Aim:
Only the lines from the line with "bpy.context.scene.collection.objects.link(empty)" through the line with "for node in" should be copied, exactly as they appear, with both ends kept.

# START OF Dataset extract

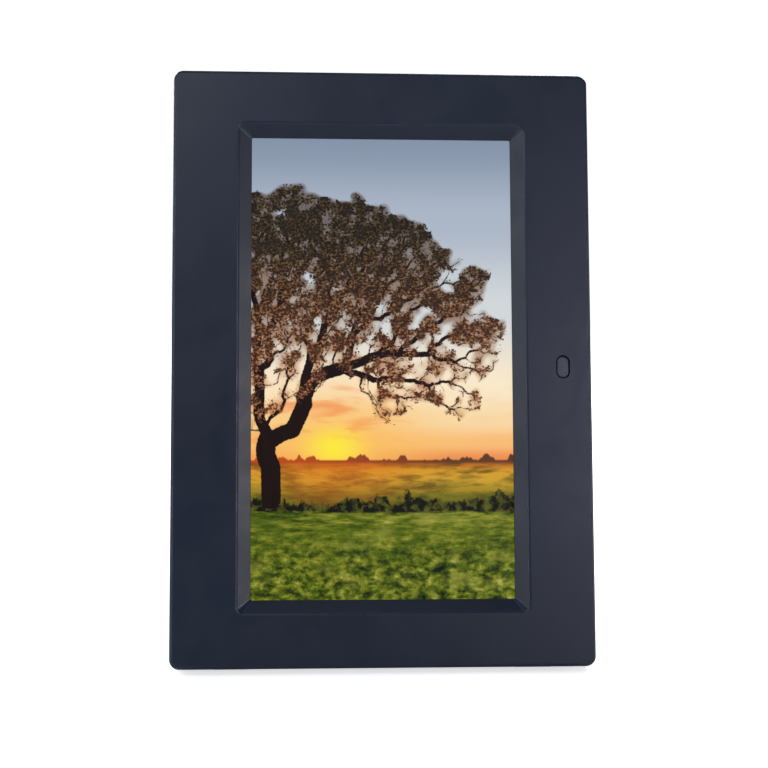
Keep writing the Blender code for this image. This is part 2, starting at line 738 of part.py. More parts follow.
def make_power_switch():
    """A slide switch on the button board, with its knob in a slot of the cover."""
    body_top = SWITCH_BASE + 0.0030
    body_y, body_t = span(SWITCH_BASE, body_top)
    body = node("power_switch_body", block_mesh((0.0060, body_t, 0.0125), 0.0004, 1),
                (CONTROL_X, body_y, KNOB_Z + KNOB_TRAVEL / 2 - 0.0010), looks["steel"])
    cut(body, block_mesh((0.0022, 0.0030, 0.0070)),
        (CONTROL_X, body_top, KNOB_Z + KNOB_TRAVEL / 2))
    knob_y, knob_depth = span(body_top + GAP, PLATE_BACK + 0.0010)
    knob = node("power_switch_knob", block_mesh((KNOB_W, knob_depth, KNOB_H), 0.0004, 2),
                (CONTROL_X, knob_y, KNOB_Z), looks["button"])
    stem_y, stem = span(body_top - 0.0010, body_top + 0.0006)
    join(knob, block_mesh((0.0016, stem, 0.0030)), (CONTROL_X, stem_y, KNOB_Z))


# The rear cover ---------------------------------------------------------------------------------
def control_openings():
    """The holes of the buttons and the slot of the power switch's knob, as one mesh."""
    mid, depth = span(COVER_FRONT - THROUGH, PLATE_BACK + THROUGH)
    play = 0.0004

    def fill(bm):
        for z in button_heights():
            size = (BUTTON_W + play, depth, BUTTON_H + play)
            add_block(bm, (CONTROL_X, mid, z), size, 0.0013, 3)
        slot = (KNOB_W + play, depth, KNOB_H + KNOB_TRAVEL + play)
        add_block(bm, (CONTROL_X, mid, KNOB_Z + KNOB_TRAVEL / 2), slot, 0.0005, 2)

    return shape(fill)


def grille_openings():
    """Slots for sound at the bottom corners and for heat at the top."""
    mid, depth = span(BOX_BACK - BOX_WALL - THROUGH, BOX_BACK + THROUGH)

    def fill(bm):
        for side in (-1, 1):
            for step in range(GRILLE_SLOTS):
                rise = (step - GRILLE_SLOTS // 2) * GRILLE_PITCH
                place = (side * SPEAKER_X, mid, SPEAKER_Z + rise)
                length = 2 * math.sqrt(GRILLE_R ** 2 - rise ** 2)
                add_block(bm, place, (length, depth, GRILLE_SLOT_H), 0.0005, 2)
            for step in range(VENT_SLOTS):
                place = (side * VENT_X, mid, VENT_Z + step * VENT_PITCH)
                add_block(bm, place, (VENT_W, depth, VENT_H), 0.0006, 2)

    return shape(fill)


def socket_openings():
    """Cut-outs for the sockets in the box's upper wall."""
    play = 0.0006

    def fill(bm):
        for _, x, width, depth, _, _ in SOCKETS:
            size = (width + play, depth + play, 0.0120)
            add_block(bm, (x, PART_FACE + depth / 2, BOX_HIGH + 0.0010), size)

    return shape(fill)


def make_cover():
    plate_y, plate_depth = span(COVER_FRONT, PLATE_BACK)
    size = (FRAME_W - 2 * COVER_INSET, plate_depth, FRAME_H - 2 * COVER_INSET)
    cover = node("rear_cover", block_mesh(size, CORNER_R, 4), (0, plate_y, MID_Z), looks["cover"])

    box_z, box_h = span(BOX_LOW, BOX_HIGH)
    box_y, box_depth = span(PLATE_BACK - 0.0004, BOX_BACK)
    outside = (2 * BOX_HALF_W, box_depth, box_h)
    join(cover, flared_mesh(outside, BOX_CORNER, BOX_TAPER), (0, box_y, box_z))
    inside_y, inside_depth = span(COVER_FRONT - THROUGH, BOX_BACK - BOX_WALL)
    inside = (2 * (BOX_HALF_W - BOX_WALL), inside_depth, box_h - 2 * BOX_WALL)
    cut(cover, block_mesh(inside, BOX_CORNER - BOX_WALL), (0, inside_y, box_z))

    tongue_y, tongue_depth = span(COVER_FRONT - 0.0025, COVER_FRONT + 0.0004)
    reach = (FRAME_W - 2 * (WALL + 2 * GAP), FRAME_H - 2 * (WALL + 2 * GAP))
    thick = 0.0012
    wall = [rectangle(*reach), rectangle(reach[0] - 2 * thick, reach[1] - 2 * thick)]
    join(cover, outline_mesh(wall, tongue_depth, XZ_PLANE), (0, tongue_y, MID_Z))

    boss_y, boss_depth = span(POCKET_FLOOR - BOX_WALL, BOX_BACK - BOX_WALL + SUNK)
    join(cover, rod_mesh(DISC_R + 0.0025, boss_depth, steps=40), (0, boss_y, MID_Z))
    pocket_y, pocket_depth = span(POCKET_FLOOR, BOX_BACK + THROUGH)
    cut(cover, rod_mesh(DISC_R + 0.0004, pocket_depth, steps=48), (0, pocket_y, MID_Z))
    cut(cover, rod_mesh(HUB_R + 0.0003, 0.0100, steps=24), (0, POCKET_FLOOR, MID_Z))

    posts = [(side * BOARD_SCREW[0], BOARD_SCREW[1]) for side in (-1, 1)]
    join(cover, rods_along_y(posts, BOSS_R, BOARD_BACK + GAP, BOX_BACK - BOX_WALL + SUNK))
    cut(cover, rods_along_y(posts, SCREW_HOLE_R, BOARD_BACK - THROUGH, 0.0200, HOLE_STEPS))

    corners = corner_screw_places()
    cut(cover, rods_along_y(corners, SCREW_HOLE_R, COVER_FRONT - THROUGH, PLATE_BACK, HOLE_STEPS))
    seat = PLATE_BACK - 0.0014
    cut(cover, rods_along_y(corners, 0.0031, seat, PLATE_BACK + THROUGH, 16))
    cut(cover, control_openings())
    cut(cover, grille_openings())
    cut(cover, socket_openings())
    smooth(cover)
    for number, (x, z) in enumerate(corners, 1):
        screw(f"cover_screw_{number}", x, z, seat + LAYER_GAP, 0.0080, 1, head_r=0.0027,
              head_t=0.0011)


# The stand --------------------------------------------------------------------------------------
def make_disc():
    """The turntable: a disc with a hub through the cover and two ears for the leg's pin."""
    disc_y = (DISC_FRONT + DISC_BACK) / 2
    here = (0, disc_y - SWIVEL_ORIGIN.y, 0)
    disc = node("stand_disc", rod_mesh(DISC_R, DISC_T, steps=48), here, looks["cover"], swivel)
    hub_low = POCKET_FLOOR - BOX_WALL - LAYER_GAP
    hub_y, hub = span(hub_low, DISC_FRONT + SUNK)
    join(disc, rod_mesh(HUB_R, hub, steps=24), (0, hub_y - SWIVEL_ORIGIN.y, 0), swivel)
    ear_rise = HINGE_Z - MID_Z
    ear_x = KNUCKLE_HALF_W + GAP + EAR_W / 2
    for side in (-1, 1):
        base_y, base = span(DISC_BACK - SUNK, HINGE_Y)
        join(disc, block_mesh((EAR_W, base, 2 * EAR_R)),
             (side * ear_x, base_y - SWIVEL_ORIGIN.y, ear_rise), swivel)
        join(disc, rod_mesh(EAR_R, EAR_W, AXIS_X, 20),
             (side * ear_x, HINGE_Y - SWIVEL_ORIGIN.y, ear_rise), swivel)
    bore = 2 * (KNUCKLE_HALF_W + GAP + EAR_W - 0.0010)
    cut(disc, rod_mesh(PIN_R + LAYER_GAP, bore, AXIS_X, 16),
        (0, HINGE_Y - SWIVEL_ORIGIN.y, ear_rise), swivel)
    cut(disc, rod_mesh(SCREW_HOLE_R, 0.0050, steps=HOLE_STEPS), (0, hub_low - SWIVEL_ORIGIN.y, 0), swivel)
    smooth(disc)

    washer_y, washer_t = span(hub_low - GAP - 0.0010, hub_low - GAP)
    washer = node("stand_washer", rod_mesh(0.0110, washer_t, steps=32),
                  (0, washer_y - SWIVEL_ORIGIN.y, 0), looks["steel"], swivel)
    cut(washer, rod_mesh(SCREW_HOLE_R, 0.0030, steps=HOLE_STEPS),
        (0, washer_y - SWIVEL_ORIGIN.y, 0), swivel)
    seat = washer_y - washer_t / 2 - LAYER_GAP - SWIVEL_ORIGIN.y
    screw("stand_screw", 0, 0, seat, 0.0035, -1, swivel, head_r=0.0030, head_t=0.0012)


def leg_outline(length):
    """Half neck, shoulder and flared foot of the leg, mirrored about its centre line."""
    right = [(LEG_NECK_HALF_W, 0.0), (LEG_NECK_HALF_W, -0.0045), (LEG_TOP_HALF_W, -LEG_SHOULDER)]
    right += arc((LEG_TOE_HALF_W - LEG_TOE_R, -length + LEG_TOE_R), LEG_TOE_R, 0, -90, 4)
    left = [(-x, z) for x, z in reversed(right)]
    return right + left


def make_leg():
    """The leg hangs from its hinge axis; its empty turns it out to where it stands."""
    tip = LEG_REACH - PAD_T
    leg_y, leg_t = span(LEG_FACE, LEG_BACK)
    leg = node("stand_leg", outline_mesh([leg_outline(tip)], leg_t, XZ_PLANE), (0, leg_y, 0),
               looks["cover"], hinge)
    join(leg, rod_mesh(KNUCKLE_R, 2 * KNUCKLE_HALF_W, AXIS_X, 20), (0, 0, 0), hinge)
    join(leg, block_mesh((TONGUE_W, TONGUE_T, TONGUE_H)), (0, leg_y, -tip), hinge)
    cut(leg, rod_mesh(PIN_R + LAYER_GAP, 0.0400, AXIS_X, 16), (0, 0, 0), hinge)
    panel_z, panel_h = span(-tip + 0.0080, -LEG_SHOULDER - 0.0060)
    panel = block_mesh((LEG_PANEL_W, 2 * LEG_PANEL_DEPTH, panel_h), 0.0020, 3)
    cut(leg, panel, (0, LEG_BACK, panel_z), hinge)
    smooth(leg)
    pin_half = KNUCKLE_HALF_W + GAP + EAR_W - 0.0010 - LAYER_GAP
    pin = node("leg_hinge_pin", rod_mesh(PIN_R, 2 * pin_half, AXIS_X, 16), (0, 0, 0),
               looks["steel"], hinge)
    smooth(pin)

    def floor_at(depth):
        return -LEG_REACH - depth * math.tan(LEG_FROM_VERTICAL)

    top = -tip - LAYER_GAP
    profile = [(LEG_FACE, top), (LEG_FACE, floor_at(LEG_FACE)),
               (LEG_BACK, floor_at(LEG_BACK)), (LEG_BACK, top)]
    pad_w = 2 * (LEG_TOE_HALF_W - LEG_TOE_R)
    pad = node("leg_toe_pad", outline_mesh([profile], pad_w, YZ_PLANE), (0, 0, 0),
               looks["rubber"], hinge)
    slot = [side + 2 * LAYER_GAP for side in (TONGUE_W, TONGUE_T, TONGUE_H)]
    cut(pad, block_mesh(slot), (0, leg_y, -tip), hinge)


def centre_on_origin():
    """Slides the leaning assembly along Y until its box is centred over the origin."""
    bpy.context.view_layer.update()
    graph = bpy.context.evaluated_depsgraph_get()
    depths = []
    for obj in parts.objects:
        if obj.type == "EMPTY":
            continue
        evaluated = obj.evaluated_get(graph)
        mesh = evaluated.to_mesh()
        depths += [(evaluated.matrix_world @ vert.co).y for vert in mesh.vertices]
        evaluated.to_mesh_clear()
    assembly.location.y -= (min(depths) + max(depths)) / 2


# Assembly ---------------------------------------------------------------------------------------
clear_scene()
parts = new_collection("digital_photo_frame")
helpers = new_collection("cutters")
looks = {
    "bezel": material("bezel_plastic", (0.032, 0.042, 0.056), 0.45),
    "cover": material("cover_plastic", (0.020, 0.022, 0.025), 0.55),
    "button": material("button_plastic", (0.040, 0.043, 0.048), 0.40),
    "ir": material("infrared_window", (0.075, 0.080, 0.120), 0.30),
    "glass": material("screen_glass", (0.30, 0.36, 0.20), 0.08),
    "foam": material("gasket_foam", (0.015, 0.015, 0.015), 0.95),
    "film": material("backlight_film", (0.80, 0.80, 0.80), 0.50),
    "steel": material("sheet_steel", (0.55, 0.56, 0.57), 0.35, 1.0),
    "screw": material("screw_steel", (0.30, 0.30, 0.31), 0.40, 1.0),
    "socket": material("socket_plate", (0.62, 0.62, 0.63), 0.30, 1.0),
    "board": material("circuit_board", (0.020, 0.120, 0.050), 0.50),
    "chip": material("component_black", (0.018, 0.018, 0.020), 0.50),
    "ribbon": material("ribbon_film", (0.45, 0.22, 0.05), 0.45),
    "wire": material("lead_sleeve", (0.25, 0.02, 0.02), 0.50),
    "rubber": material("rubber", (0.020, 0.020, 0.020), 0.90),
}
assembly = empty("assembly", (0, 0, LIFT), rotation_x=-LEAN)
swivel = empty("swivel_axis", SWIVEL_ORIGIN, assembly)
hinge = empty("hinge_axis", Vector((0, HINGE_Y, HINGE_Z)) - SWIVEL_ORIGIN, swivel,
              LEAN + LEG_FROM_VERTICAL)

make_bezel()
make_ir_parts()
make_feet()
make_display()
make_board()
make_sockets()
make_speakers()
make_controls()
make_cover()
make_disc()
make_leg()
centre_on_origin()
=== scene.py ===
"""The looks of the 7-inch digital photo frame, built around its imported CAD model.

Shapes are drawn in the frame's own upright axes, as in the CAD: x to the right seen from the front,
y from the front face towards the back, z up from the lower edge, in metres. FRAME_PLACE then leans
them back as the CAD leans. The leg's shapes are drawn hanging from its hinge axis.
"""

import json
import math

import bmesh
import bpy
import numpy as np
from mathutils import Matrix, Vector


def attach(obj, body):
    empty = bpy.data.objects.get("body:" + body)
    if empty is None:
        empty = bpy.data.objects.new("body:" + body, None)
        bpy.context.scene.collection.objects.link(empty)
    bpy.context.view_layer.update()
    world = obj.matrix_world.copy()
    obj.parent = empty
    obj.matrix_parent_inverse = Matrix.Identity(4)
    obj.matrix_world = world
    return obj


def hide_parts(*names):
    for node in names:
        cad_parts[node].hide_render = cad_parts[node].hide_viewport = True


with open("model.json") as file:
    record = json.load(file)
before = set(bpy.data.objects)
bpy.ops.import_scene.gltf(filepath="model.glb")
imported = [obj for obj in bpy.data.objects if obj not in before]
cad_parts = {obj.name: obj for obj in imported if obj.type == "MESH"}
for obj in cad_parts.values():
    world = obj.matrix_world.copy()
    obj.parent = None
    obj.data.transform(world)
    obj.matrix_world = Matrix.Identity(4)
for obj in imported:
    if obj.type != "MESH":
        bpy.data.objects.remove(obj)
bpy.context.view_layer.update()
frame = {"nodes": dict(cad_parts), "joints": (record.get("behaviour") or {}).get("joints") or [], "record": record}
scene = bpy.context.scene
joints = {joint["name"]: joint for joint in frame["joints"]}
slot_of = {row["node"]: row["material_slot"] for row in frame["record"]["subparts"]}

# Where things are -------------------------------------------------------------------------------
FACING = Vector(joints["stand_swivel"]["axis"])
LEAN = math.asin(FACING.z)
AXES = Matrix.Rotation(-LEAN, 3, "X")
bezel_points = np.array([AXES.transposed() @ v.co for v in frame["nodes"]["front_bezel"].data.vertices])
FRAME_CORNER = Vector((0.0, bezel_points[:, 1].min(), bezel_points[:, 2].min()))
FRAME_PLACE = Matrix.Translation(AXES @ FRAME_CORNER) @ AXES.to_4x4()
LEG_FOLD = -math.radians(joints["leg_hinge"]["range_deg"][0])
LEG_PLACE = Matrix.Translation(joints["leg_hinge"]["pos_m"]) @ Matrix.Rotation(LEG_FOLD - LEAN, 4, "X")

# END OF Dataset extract

Exercise result:
        bpy.context.scene.collection.objects.link(empty)
    bpy.context.view_layer.update()
    world = obj.matrix_world.copy()
    obj.parent = empty
    obj.matrix_parent_inverse = Matrix.Identity(4)
    obj.matrix_world = world
    return obj


def hide_parts(*names):
    for node in names:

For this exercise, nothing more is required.